WRITTEN INSTRUCTION: Gather every line below where "that" appears.
*** INFORMATION PROVIDED
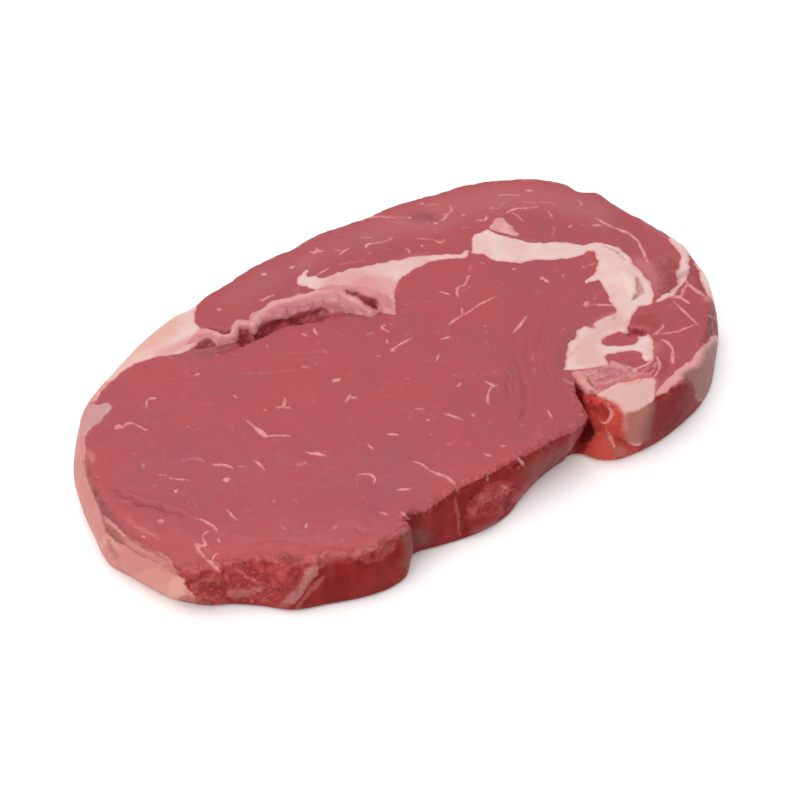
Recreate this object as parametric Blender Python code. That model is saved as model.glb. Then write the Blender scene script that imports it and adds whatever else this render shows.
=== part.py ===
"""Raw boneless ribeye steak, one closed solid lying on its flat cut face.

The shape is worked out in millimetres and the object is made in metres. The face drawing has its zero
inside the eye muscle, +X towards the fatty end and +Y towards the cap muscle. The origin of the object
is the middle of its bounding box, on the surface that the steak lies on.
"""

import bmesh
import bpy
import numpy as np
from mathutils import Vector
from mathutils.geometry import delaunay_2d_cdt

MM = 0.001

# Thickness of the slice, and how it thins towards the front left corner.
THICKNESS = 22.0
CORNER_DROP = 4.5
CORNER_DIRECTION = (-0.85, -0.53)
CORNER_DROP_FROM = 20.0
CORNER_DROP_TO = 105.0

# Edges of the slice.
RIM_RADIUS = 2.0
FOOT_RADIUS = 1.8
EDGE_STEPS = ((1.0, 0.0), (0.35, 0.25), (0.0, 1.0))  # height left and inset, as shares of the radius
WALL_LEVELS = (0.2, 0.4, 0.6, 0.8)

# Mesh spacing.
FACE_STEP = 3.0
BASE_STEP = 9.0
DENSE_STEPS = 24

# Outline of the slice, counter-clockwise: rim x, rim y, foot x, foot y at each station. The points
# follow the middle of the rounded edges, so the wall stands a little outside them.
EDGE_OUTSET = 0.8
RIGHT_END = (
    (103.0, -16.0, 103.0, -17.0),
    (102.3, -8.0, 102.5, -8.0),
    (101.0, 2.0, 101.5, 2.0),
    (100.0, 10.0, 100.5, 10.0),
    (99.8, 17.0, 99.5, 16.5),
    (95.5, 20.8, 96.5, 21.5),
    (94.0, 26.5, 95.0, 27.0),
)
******
EXPECTED OUTPUT:
Recreate this object as parametric Blender Python code. That model is saved as model.glb. Then write the Blender scene script that imports it and adds whatever else this render shows.
is the middle of its bounding box, on the surface that the steak lies on.